• What to do
Please give the data below again in full, exactly as it stands.

• Information given
+===+

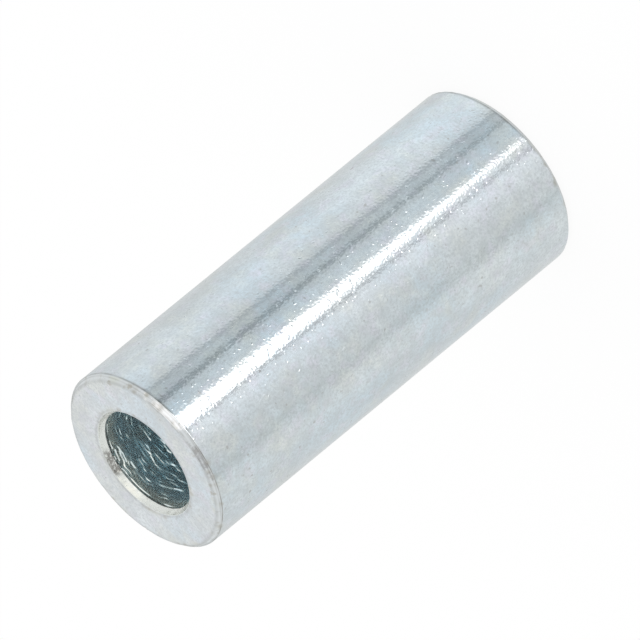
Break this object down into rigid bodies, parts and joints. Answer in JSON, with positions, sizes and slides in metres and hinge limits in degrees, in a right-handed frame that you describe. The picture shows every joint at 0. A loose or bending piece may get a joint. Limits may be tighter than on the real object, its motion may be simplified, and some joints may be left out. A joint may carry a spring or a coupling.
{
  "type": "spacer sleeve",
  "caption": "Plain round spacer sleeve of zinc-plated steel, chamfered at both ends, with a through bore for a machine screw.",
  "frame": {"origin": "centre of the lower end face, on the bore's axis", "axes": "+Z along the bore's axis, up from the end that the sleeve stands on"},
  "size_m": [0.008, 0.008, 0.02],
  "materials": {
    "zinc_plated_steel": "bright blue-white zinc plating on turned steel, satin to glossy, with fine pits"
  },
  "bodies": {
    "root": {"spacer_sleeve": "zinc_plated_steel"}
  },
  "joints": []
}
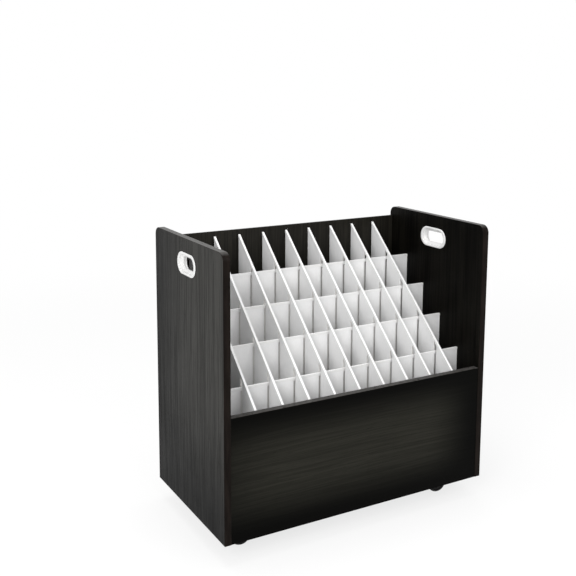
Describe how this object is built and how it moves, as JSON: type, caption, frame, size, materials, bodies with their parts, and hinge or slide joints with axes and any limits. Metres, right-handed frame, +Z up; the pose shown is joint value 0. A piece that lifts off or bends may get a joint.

+===+

• Output of the task
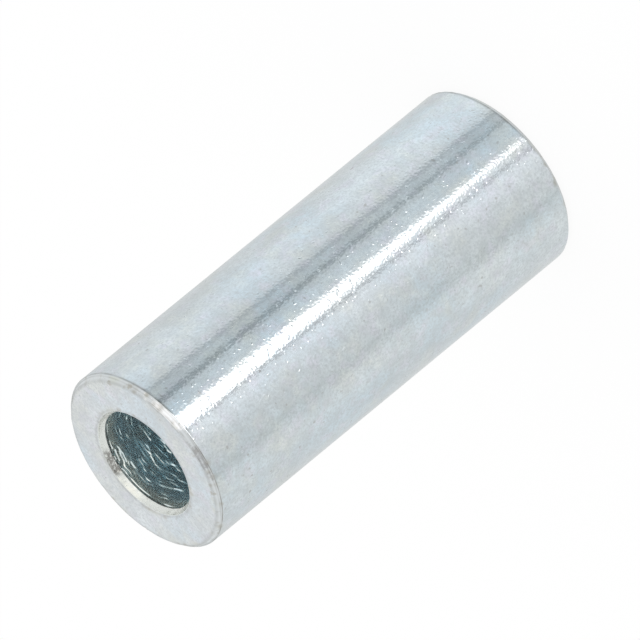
Break this object down into rigid bodies, parts and joints. Answer in JSON, with positions, sizes and slides in metres and hinge limits in degrees, in a right-handed frame that you describe. The picture shows every joint at 0. A loose or bending piece may get a joint. Limits may be tighter than on the real object, its motion may be simplified, and some joints may be left out. A joint may carry a spring or a coupling.
{
  "type": "spacer sleeve",
  "caption": "Plain round spacer sleeve of zinc-plated steel, chamfered at both ends, with a through bore for a machine screw.",
  "frame": {"origin": "centre of the lower end face, on the bore's axis", "axes": "+Z along the bore's axis, up from the end that the sleeve stands on"},
  "size_m": [0.008, 0.008, 0.02],
  "materials": {
    "zinc_plated_steel": "bright blue-white zinc plating on turned steel, satin to glossy, with fine pits"
  },
  "bodies": {
    "root": {"spacer_sleeve": "zinc_plated_steel"}
  },
  "joints": []
}
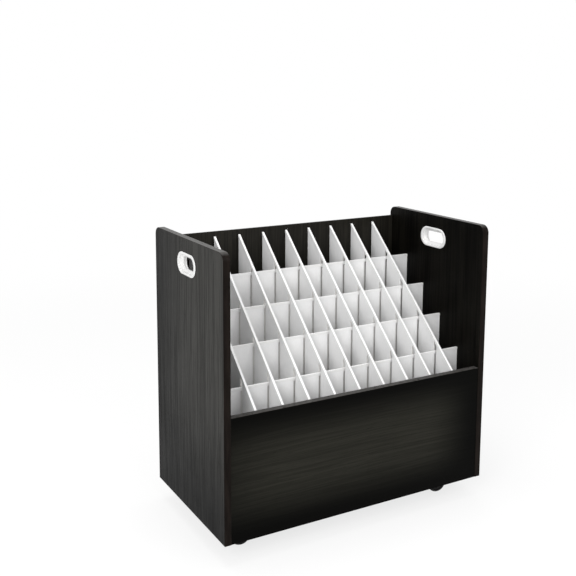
Describe how this object is built and how it moves, as JSON: type, caption, frame, size, materials, bodies with their parts, and hinge or slide joints with axes and any limits. Metres, right-handed frame, +Z up; the pose shown is joint value 0. A piece that lifts off or bends may get a joint.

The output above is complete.